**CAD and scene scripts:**
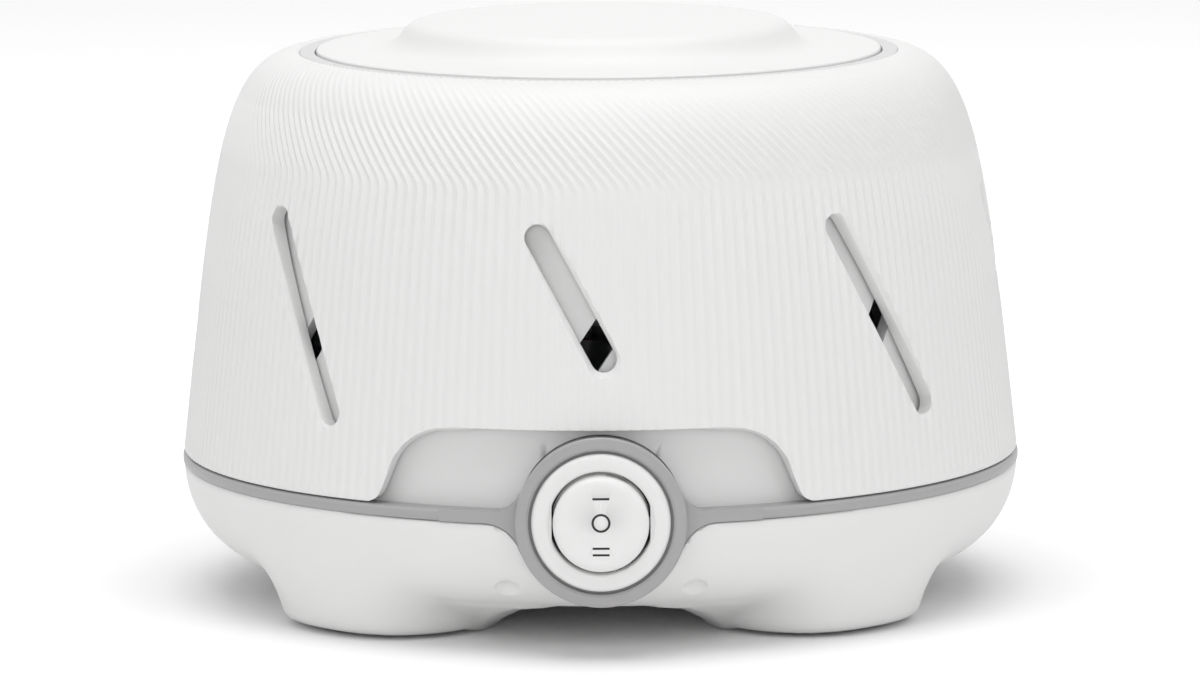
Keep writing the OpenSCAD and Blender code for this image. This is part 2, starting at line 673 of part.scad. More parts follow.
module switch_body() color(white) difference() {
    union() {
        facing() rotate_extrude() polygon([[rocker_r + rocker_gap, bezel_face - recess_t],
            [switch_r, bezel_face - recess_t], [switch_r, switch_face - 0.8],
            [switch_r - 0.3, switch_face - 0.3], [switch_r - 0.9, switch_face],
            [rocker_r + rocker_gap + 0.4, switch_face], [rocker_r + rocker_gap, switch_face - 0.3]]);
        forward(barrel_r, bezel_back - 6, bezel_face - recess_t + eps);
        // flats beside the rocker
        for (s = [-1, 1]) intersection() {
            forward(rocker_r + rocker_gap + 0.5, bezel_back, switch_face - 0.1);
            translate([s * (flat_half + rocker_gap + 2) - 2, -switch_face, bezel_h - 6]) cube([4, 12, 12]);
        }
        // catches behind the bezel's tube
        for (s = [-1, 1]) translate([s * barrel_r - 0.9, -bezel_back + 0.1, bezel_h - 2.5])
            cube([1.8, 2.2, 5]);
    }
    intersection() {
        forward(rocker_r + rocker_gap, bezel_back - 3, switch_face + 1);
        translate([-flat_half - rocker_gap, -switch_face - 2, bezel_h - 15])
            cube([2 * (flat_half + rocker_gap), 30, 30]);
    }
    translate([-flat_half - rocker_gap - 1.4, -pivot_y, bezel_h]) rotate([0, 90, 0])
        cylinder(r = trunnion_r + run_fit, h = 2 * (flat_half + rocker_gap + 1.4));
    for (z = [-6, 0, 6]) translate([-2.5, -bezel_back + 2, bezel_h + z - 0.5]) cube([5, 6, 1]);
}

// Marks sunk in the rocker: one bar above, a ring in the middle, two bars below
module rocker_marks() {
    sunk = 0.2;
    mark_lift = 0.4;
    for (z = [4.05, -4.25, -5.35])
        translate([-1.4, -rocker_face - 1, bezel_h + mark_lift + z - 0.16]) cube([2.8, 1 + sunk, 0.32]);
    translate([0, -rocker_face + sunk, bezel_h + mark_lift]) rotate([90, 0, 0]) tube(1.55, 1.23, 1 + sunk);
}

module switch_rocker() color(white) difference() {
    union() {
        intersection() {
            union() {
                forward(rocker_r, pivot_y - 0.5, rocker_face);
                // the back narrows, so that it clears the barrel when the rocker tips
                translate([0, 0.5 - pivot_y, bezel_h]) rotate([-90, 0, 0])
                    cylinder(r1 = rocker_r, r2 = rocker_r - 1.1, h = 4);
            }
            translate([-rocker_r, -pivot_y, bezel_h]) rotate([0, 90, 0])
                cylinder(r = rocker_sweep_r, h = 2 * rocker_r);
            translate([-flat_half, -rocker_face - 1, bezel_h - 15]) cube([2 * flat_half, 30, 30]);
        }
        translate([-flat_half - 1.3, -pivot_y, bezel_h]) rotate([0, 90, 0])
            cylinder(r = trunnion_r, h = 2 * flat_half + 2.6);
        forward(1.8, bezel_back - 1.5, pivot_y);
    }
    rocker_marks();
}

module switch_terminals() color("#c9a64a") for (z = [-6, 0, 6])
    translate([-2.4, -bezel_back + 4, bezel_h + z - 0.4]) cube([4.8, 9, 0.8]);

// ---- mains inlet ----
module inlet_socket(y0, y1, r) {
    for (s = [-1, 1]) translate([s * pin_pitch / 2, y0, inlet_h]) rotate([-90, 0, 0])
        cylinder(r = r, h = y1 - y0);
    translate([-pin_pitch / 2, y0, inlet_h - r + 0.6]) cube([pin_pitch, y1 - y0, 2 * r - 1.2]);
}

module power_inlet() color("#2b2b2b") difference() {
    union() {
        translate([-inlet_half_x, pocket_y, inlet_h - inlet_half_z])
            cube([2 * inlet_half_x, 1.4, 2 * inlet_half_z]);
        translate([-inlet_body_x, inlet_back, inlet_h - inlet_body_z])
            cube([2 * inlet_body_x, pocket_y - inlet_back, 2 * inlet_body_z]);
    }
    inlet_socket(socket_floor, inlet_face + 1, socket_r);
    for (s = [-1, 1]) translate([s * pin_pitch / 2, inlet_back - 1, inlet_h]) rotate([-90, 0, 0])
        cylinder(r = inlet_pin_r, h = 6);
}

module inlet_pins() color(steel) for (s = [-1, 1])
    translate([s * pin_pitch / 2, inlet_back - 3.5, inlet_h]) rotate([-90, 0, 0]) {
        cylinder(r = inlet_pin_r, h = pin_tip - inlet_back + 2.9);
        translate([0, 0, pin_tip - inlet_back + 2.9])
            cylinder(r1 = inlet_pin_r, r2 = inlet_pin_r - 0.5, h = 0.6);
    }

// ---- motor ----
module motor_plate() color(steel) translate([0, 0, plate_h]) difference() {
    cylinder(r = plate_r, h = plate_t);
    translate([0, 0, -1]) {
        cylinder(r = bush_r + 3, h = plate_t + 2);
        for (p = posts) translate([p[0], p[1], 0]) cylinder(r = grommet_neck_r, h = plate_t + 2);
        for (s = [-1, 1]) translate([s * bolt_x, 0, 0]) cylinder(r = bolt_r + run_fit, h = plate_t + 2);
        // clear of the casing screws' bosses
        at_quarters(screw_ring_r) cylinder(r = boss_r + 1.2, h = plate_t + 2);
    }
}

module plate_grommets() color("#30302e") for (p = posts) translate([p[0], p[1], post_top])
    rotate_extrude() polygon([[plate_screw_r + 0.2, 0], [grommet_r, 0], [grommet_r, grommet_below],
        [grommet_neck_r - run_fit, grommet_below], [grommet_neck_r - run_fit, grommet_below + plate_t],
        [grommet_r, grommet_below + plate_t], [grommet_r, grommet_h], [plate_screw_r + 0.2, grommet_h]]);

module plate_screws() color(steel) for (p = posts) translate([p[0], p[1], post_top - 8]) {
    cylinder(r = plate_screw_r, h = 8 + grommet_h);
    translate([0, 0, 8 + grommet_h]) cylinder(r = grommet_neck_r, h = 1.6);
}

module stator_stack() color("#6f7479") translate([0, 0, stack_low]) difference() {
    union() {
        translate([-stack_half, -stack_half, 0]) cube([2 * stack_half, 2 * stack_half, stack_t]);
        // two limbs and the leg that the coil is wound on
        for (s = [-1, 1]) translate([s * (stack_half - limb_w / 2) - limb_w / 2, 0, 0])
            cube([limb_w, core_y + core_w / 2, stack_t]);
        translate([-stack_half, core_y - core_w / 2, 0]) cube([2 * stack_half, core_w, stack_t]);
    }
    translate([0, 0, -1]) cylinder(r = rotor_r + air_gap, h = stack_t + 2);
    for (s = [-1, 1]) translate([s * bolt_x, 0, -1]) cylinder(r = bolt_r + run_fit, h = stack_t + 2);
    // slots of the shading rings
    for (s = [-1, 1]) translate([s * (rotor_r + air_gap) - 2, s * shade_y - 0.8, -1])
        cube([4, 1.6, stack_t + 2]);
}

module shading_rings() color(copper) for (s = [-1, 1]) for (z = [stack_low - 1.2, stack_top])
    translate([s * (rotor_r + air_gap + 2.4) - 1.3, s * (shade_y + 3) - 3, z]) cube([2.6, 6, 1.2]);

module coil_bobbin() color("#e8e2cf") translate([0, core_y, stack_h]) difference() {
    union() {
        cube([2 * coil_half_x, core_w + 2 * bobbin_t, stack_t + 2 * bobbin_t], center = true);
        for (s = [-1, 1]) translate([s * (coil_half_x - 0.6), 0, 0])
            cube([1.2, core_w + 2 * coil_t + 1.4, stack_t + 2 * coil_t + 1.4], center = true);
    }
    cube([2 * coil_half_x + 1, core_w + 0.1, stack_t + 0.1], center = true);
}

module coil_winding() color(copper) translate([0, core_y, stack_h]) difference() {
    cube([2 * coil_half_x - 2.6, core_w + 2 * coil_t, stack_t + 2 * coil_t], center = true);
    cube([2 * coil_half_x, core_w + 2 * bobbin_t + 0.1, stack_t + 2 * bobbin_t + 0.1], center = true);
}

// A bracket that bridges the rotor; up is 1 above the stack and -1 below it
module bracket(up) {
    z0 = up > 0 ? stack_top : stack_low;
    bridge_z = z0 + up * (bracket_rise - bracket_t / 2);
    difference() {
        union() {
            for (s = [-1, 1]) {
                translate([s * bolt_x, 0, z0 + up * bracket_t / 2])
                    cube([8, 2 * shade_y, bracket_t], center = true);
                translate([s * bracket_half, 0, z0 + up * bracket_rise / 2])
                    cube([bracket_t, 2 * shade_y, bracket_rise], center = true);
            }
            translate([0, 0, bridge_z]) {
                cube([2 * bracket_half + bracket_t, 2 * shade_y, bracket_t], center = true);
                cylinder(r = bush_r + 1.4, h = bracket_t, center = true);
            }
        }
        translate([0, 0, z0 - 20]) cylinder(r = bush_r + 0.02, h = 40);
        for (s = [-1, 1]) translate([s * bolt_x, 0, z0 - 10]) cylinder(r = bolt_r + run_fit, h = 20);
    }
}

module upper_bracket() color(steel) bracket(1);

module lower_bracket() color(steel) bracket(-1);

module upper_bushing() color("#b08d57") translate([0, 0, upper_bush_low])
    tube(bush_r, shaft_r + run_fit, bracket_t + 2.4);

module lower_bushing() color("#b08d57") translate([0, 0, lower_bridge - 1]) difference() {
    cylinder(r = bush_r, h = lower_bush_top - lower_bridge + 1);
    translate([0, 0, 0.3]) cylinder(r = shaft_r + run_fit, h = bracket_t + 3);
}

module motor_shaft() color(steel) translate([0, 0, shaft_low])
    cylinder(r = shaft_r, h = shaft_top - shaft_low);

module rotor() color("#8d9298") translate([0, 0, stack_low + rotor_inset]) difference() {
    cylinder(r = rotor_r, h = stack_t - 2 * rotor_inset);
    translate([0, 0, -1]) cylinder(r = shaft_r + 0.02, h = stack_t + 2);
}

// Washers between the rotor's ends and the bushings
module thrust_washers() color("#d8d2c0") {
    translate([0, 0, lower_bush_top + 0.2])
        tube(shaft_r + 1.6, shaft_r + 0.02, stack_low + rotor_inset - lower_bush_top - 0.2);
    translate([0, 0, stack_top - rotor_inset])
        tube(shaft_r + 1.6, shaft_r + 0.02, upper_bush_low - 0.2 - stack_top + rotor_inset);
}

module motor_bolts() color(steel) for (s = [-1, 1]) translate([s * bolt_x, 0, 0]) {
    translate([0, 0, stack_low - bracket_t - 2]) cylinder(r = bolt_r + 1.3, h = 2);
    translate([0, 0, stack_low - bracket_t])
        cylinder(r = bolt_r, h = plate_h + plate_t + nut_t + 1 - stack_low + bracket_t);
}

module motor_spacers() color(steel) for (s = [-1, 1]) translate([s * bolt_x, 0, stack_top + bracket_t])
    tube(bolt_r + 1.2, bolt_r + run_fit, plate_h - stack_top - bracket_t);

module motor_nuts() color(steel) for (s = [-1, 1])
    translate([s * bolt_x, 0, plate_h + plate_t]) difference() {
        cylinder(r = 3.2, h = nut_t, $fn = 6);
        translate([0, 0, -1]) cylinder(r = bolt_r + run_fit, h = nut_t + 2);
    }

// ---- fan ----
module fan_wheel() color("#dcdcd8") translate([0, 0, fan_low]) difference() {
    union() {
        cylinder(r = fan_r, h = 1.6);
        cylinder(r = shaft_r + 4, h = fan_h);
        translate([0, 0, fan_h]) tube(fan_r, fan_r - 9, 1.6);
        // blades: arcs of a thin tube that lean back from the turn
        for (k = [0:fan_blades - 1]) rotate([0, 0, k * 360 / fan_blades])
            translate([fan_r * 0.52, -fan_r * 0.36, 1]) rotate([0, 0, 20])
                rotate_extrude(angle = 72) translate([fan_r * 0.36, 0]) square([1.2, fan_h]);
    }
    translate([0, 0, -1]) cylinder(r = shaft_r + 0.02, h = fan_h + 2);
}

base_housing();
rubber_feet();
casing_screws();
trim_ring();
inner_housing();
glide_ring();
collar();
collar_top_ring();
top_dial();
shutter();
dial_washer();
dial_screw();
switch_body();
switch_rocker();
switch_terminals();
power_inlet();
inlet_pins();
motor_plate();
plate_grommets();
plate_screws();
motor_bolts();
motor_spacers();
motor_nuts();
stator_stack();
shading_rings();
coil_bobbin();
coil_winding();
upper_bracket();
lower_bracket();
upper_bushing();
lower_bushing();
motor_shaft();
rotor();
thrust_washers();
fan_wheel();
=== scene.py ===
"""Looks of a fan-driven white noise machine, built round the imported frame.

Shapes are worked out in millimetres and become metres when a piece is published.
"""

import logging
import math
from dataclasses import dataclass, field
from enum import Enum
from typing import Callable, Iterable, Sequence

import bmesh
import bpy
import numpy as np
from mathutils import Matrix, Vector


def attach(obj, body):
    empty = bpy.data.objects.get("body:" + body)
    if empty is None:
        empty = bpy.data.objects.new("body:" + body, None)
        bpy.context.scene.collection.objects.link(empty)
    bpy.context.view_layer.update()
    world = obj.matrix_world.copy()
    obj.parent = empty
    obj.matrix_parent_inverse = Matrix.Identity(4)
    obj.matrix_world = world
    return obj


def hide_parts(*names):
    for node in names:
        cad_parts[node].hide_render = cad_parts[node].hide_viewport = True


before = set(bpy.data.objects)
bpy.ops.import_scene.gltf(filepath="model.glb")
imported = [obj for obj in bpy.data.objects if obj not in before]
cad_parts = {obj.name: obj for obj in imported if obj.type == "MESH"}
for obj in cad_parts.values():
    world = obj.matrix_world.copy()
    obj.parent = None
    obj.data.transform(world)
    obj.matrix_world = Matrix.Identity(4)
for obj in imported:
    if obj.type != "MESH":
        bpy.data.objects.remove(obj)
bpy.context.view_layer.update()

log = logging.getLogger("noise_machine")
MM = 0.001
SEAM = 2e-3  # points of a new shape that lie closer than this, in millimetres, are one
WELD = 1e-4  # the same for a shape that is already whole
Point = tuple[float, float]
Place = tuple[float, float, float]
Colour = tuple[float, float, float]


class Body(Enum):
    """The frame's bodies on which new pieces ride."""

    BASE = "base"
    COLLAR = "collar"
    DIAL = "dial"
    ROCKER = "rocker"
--
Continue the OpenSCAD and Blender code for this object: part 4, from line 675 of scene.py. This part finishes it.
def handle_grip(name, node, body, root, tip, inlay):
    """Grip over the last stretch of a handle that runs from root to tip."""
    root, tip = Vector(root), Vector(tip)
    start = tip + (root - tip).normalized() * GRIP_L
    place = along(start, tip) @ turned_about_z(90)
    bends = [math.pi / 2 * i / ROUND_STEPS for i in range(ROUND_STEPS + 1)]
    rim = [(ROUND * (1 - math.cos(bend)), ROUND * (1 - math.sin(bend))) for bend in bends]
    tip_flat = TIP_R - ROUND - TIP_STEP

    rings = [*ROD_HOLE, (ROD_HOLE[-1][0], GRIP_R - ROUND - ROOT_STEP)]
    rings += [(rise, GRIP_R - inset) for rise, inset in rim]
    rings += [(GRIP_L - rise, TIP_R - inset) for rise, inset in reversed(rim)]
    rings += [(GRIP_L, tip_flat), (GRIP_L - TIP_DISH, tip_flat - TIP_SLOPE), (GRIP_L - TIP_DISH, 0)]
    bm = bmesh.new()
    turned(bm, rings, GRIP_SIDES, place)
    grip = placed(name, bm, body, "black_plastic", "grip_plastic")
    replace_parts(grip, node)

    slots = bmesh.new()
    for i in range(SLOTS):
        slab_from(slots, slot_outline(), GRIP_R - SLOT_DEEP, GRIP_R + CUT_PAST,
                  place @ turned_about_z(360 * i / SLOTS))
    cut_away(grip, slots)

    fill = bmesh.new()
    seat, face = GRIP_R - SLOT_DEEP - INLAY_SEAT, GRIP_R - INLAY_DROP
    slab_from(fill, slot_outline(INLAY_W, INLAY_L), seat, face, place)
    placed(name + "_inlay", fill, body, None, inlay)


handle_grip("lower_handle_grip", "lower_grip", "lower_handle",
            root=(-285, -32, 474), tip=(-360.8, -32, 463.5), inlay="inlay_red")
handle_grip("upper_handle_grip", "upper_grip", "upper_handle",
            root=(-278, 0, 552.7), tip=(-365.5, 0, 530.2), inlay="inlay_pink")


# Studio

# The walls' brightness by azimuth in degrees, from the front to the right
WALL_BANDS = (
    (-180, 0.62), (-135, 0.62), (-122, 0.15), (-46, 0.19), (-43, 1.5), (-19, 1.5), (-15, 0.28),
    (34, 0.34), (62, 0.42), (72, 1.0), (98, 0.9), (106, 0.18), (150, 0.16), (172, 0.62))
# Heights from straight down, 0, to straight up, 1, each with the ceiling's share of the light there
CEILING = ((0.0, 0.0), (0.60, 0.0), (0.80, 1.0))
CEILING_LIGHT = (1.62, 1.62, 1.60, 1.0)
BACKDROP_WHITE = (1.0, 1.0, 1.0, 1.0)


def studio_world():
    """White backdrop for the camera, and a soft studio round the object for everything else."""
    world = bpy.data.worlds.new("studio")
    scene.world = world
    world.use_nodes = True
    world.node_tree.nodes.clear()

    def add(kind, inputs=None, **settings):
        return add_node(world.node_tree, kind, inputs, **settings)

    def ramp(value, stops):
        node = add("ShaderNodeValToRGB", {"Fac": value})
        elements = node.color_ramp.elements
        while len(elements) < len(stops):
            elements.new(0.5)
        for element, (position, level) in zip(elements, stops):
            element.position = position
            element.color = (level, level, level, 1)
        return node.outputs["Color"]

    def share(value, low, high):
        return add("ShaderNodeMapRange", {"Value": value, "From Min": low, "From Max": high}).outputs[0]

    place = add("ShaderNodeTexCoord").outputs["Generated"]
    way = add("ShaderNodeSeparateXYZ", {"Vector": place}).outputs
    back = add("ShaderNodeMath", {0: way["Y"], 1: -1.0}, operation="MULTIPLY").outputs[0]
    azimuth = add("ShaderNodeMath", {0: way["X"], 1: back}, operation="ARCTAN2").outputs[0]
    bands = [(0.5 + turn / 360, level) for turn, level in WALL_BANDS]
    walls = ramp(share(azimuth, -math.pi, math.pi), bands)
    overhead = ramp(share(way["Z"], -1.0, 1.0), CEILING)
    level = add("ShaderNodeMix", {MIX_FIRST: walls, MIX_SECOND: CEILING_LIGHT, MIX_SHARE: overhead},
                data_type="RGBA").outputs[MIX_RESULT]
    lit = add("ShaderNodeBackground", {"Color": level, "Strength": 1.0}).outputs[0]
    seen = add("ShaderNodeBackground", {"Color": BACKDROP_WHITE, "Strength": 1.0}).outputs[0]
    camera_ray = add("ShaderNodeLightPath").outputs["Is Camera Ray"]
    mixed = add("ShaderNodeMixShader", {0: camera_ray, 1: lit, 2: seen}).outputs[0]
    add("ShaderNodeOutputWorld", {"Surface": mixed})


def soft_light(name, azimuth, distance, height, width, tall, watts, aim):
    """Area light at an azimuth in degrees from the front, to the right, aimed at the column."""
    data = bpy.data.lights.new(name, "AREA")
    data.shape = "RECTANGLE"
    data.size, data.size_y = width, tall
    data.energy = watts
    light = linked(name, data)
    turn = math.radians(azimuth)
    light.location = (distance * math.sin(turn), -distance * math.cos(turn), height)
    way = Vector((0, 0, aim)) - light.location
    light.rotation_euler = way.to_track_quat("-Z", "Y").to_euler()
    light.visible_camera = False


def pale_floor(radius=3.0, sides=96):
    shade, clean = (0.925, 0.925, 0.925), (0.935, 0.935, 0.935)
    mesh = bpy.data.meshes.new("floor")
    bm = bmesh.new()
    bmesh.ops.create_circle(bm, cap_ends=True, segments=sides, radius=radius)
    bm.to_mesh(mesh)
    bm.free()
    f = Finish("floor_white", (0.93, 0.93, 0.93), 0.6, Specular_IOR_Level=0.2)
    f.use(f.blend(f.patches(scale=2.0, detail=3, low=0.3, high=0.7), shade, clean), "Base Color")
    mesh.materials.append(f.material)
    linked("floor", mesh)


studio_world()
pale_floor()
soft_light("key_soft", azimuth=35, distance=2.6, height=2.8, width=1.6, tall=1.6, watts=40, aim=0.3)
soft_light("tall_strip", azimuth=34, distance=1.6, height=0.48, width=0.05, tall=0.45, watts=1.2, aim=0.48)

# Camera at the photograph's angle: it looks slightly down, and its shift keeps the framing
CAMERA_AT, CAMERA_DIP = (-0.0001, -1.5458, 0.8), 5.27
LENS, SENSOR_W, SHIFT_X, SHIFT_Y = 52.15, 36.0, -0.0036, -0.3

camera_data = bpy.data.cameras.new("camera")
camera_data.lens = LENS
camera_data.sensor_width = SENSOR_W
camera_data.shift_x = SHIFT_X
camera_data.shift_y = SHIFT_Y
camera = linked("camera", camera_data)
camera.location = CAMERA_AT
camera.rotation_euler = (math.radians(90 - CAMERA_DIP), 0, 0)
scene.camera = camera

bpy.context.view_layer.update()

**Instructions to follow:**
Which lines above run from the one containing "base_housing();" down to the one containing "obj.parent = empty"? Repeat exactly those, both ends included, and nothing else.

**The answer:**
base_housing();
rubber_feet();
casing_screws();
trim_ring();
inner_housing();
glide_ring();
collar();
collar_top_ring();
top_dial();
shutter();
dial_washer();
dial_screw();
switch_body();
switch_rocker();
switch_terminals();
power_inlet();
inlet_pins();
motor_plate();
plate_grommets();
plate_screws();
motor_bolts();
motor_spacers();
motor_nuts();
stator_stack();
shading_rings();
coil_bobbin();
coil_winding();
upper_bracket();
lower_bracket();
upper_bushing();
lower_bushing();
motor_shaft();
rotor();
thrust_washers();
fan_wheel();
=== scene.py ===
"""Looks of a fan-driven white noise machine, built round the imported frame.

Shapes are worked out in millimetres and become metres when a piece is published.
"""

import logging
import math
from dataclasses import dataclass, field
from enum import Enum
from typing import Callable, Iterable, Sequence

import bmesh
import bpy
import numpy as np
from mathutils import Matrix, Vector


def attach(obj, body):
    empty = bpy.data.objects.get("body:" + body)
    if empty is None:
        empty = bpy.data.objects.new("body:" + body, None)
        bpy.context.scene.collection.objects.link(empty)
    bpy.context.view_layer.update()
    world = obj.matrix_world.copy()
    obj.parent = empty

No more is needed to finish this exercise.